Tentativas para reverter a situação

Após o anúncio do encerramento das atividades, ex-alunos e professores da escola se mobilizaram pelas redes sociais para tentar fazer propostas à direção que ajudassem o Nossa Senhora da Piedade a sobreviver. Jaqueline Halack, ex-professora de inglês, 21 anos trabalhando no colégio, foi uma das organizadoras. “Quando nós fomos surpreendidos com a circular enviada pela diretora do colégio, vários amigos me procuraram. Eu fiz uma postagem pedindo algum tipo de ajuda, que teve vários compartilhamentos. Então nós nos reunimos para oferecer sugestões à diretoria e pedir apoio à escola. Talvez uma isenção do governo, ou algum investidor que pudesse colaborar com recursos. Era uma ótima escola, tinha uma excelente infraestrutura. Não podia fechar”, disse ela.

Os ex-alunos e professores marcaram um “abraço” na escola, no dia 15 de outubro de 2016, para chamar atenção ao tema. Eles também marcaram uma reunião com a diretoria para oferecer ideias. Entretanto a irmã Maria de Fátima afirmou que a probabilidade de que a escola revertesse a situação era baixa: “Essa decisão teve uma base sólida. Fizemos análises e pesquisas para ver se havia alguma possibilidade de retomada, e todas elas chegaram à conclusão de que essa chance era muito, muito remota. Para não dizer impossível.”

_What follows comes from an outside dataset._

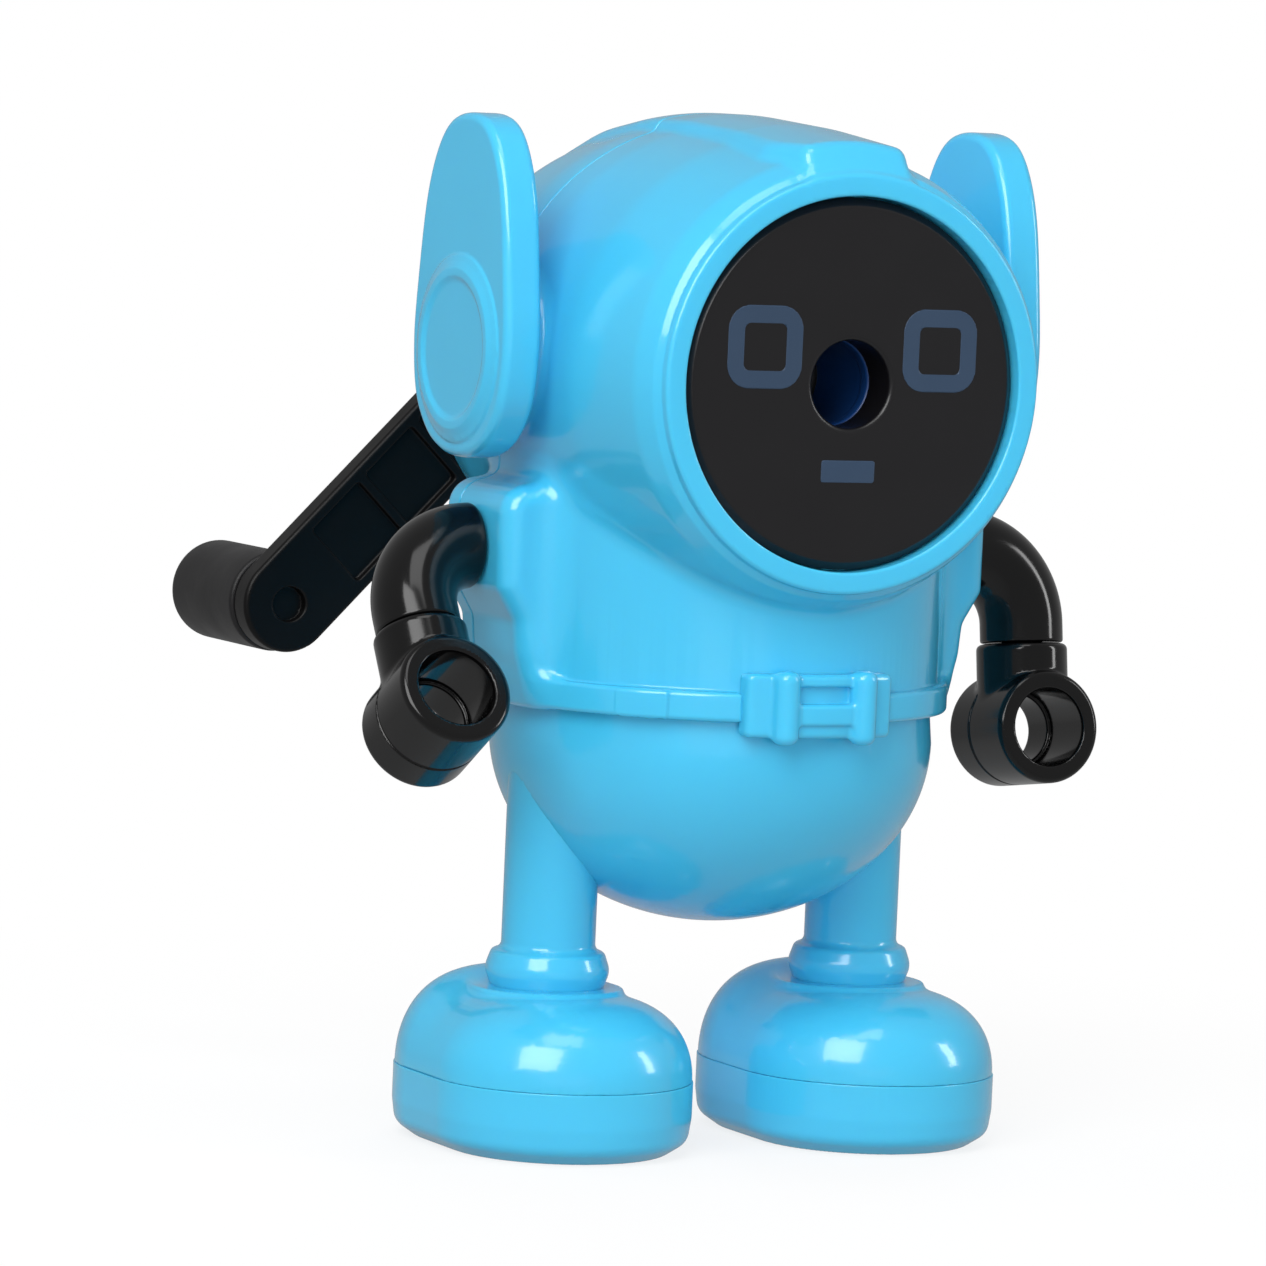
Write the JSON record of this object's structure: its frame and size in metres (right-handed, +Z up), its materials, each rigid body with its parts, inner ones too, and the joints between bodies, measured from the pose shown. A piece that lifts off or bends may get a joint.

“Talvez uma isenção do governo, ou algum investidor que pudesse colaborar com recursos. Era uma ótima escola, tinha uma excelente infraestrutura. Não podia fechar”, Jaqueline Halack, ex-professora.

Todos acompanharam o declínio gradual no número de alunos e o aumento das despesas de custeio e manutenção na instituição de ensino. E seu custo era bem superior à receita com mensalidade, chegando a um prejuízo médio de um milhão de reais cobertos pela Rede de Educação MSES. Durante muitos anos, diversas estratégias foram utilizadas para atrair novos alunos, sobretudo nas turmas iniciais, e também foram buscadas alternativas de redução de custos, sem prejudicar o bom andamento do colégio. Ainda assim, analisando as perspectivas do mercado e o cenário da época, foi inviável tomar outro rumo.

Mesmo com o prejuízo que enfrentava, a escola informou que, até o fechamento, no fim do ano, os salários de funcionários seriam pagos e o calendário letivo continuaria funcionando normalmente. Os alunos da escola poderiam entrar para o Colégio Imaculado Coração de Maria, no Méier, que também é apoiado pela mesma congregação. Eles tiveram desconto de 30% na anuidade do ano seguinte (2017). Dias depois do comunicado, também foi anunciado que o Colégio Santa Rosa de Lima, em Botafogo, outro colégio religioso tradicional, fecharia suas portas pelo mesmo motivo: falta de recursos.

O local hoje

A empresa de empreendimentos MRV está construindo no terreno do colégio um condomínio residencial com apartamentos. Bem ao lado da Linha Amarela, é uma oportunidade para quem quer ou precisa sair do aluguel e conquistar sua casa própria, aproveitando as vantagens do programa Minha Casa Minha Vida.